TASK STATEMENT:
Each line from the one containing "const jug = new THREE.Group();" through the one containing "if empty is" must be echoed exactly, endpoints included, and every other line omitted.

· · · ·

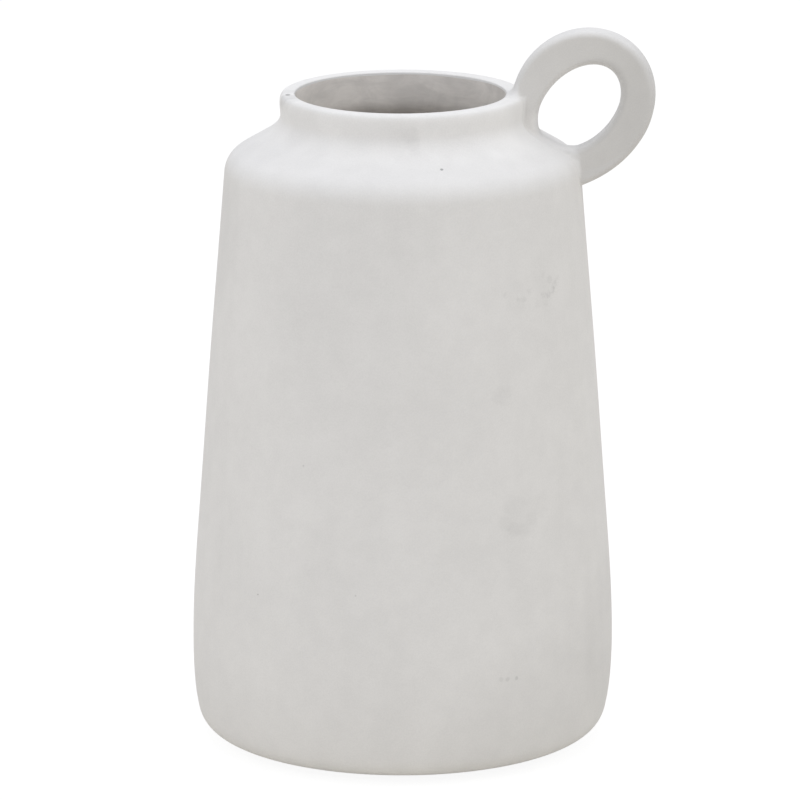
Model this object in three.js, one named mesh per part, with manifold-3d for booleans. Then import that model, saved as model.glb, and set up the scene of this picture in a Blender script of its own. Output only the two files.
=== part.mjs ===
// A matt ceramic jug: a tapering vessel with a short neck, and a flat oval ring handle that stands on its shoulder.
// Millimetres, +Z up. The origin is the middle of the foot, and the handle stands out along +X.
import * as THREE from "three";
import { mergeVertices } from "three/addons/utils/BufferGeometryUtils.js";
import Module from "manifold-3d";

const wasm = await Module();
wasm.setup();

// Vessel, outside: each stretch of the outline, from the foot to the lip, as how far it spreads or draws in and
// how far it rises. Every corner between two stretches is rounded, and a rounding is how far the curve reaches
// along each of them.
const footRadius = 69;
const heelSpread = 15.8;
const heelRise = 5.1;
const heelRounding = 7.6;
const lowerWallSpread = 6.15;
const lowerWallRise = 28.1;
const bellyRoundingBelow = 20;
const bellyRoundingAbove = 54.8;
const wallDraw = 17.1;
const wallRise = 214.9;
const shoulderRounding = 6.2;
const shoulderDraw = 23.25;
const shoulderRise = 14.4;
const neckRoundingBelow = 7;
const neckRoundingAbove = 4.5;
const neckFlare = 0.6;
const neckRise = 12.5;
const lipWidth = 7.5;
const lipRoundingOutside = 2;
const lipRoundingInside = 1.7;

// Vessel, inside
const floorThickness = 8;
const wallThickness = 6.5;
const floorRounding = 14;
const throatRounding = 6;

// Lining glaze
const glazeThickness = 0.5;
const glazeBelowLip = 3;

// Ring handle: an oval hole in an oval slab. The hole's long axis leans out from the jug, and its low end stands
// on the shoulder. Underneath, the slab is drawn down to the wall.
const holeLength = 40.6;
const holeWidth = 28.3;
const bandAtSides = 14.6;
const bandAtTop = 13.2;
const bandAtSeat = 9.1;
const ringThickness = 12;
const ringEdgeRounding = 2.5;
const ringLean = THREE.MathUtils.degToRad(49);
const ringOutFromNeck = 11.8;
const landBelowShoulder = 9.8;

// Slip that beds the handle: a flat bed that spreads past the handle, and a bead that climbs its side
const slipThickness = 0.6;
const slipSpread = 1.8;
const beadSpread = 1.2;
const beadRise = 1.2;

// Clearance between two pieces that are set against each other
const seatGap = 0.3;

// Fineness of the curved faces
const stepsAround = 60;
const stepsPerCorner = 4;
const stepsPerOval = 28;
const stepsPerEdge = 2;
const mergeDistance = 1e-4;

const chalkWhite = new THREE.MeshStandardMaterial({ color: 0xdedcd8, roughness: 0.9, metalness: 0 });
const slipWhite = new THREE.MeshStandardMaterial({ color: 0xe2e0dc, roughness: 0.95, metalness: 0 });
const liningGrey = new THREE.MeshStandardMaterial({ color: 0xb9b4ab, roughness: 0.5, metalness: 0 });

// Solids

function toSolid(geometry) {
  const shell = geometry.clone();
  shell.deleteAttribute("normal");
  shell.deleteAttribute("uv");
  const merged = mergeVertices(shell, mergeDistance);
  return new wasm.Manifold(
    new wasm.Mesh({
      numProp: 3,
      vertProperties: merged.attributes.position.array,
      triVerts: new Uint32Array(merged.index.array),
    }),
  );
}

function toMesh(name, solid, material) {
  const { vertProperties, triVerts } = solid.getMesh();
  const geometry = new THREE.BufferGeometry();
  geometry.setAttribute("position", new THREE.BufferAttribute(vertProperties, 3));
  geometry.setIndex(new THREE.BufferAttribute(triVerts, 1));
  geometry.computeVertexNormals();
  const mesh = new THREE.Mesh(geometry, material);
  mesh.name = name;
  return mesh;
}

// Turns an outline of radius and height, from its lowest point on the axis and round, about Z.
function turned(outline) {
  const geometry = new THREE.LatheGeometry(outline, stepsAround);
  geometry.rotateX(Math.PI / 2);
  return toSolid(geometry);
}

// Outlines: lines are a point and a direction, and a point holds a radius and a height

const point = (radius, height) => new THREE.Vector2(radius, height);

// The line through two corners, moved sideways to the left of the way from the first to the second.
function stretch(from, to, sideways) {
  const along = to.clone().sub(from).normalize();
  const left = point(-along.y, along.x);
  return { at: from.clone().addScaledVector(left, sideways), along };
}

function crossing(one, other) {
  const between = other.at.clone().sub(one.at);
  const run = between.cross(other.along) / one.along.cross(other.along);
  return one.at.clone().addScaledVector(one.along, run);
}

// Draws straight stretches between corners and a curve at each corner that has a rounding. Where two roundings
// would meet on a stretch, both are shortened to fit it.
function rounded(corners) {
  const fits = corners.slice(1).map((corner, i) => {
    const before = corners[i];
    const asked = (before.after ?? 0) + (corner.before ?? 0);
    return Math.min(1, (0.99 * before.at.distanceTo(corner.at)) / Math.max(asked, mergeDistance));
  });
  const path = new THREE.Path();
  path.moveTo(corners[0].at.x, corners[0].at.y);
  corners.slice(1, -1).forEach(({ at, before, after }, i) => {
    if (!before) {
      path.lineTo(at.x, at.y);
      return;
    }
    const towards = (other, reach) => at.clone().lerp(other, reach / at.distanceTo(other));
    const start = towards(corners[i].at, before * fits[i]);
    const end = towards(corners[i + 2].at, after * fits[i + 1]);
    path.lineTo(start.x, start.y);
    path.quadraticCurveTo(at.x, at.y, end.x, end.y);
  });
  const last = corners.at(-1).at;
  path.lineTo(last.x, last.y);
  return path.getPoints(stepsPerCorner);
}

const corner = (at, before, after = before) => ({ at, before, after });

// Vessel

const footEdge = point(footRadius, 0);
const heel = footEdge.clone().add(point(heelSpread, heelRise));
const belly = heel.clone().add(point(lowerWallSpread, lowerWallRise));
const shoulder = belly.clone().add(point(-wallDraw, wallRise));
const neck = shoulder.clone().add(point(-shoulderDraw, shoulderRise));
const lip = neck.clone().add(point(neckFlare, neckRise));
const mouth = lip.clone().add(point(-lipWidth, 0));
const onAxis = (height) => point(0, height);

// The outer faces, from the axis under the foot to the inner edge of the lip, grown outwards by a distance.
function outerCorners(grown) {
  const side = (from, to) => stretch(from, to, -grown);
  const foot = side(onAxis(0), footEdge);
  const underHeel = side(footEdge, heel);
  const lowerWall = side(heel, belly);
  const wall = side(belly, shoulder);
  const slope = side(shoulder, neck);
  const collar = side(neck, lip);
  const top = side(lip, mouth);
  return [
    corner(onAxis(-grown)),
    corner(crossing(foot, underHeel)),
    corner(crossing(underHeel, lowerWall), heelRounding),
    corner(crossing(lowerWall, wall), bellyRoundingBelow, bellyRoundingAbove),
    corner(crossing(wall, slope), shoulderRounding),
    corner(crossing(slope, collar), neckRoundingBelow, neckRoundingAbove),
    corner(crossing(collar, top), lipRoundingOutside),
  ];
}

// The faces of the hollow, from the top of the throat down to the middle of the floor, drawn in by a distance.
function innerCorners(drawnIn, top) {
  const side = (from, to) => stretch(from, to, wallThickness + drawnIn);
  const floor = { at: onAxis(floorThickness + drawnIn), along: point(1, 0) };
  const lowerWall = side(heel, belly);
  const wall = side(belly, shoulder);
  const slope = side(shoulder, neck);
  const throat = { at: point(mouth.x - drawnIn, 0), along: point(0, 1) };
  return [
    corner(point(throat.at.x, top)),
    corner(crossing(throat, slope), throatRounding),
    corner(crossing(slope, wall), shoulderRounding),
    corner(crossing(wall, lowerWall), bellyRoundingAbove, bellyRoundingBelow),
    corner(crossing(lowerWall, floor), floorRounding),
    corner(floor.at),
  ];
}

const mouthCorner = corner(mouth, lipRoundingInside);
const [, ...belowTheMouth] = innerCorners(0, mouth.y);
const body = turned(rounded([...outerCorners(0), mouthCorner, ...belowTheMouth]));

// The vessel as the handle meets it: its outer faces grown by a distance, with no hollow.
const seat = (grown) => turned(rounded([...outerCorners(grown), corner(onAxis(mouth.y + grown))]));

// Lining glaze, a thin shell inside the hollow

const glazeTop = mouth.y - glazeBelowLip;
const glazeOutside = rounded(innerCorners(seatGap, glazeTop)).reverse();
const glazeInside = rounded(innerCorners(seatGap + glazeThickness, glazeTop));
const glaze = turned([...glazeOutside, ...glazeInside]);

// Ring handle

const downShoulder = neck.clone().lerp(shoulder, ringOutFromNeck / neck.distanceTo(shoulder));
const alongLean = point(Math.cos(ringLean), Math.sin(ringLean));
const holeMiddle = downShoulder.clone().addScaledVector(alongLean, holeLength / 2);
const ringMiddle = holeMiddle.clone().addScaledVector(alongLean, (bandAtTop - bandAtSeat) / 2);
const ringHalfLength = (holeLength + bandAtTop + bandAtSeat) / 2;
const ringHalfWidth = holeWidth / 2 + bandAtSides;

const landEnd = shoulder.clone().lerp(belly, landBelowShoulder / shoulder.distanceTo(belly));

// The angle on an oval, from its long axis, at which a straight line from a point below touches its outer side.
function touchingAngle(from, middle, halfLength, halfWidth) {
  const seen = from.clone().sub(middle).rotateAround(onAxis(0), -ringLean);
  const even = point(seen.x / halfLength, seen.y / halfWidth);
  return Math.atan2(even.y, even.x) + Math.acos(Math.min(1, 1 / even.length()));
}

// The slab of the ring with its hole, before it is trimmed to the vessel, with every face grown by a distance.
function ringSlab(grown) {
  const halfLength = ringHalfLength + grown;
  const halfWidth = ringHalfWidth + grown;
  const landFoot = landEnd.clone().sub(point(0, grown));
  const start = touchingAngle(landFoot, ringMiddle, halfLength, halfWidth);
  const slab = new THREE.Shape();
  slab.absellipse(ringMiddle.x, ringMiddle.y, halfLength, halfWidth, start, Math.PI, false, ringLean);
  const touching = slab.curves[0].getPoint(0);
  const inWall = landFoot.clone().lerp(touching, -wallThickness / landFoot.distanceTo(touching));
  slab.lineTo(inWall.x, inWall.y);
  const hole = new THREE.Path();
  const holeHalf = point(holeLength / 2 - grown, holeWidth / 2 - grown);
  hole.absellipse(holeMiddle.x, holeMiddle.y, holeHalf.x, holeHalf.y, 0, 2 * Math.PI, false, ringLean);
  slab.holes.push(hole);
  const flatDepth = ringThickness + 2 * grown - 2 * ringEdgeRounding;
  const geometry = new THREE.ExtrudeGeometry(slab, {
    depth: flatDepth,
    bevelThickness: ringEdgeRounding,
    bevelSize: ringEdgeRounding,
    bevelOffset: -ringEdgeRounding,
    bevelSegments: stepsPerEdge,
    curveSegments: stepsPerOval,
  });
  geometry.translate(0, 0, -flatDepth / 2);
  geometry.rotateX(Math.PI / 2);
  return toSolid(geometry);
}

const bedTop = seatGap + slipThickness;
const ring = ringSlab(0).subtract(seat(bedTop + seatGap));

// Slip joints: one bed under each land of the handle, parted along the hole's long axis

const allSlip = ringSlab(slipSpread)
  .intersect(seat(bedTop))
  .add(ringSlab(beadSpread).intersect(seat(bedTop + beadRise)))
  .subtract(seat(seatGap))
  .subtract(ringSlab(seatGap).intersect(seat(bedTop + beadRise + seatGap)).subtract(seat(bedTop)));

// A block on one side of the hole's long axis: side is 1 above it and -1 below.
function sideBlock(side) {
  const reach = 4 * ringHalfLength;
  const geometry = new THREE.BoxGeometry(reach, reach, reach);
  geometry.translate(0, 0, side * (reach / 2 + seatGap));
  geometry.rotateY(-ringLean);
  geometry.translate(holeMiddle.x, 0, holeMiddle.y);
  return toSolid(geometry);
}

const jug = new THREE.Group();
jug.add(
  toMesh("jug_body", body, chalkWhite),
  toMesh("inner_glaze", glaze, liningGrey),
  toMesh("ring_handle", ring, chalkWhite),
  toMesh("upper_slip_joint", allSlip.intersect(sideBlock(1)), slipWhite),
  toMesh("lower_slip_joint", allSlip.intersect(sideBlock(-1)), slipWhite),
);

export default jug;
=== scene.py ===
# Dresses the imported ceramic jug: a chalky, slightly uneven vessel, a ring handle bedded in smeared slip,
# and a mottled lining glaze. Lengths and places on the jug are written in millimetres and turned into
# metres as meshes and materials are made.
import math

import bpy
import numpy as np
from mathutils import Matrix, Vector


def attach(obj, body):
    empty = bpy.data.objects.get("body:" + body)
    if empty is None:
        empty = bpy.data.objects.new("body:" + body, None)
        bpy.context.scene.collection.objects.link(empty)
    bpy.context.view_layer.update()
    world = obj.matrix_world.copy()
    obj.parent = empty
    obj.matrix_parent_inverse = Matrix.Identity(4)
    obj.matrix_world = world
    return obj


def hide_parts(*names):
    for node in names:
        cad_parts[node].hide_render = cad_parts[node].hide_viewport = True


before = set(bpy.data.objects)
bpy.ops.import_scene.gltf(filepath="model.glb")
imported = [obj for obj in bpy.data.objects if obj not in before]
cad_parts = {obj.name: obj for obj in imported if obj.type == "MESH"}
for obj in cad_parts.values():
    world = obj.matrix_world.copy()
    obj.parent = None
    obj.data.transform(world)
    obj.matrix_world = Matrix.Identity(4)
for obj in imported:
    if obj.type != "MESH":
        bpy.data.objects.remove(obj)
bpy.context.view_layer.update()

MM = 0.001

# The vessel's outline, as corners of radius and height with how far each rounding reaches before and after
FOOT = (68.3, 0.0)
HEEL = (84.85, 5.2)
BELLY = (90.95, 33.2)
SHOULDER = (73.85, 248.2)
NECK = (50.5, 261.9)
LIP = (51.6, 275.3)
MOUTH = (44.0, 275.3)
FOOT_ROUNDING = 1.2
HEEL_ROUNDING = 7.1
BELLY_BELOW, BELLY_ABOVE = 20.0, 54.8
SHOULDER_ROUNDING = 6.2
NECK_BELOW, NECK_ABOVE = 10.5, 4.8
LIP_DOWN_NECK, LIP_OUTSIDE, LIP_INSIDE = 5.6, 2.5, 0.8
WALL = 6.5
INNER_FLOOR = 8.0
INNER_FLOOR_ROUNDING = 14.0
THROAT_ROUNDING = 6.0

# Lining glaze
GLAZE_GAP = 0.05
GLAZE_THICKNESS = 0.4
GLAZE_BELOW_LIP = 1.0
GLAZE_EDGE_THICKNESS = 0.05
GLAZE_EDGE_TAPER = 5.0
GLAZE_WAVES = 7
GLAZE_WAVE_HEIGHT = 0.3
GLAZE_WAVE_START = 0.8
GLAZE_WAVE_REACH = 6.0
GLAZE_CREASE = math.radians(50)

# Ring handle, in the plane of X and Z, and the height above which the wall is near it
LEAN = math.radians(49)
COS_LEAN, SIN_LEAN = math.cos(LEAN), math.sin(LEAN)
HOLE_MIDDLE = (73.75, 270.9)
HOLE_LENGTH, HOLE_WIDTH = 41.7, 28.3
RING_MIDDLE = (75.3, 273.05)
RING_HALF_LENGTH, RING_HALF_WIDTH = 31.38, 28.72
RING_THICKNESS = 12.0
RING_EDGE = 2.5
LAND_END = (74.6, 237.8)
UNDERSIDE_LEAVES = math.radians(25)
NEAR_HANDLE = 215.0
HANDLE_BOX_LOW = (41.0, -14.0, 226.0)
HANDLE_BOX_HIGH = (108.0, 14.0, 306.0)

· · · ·

TASK RESPONSE:
const jug = new THREE.Group();
jug.add(
  toMesh("jug_body", body, chalkWhite),
  toMesh("inner_glaze", glaze, liningGrey),
  toMesh("ring_handle", ring, chalkWhite),
  toMesh("upper_slip_joint", allSlip.intersect(sideBlock(1)), slipWhite),
  toMesh("lower_slip_joint", allSlip.intersect(sideBlock(-1)), slipWhite),
);

export default jug;
=== scene.py ===
# Dresses the imported ceramic jug: a chalky, slightly uneven vessel, a ring handle bedded in smeared slip,
# and a mottled lining glaze. Lengths and places on the jug are written in millimetres and turned into
# metres as meshes and materials are made.
import math

import bpy
import numpy as np
from mathutils import Matrix, Vector


def attach(obj, body):
    empty = bpy.data.objects.get("body:" + body)
    if empty is None:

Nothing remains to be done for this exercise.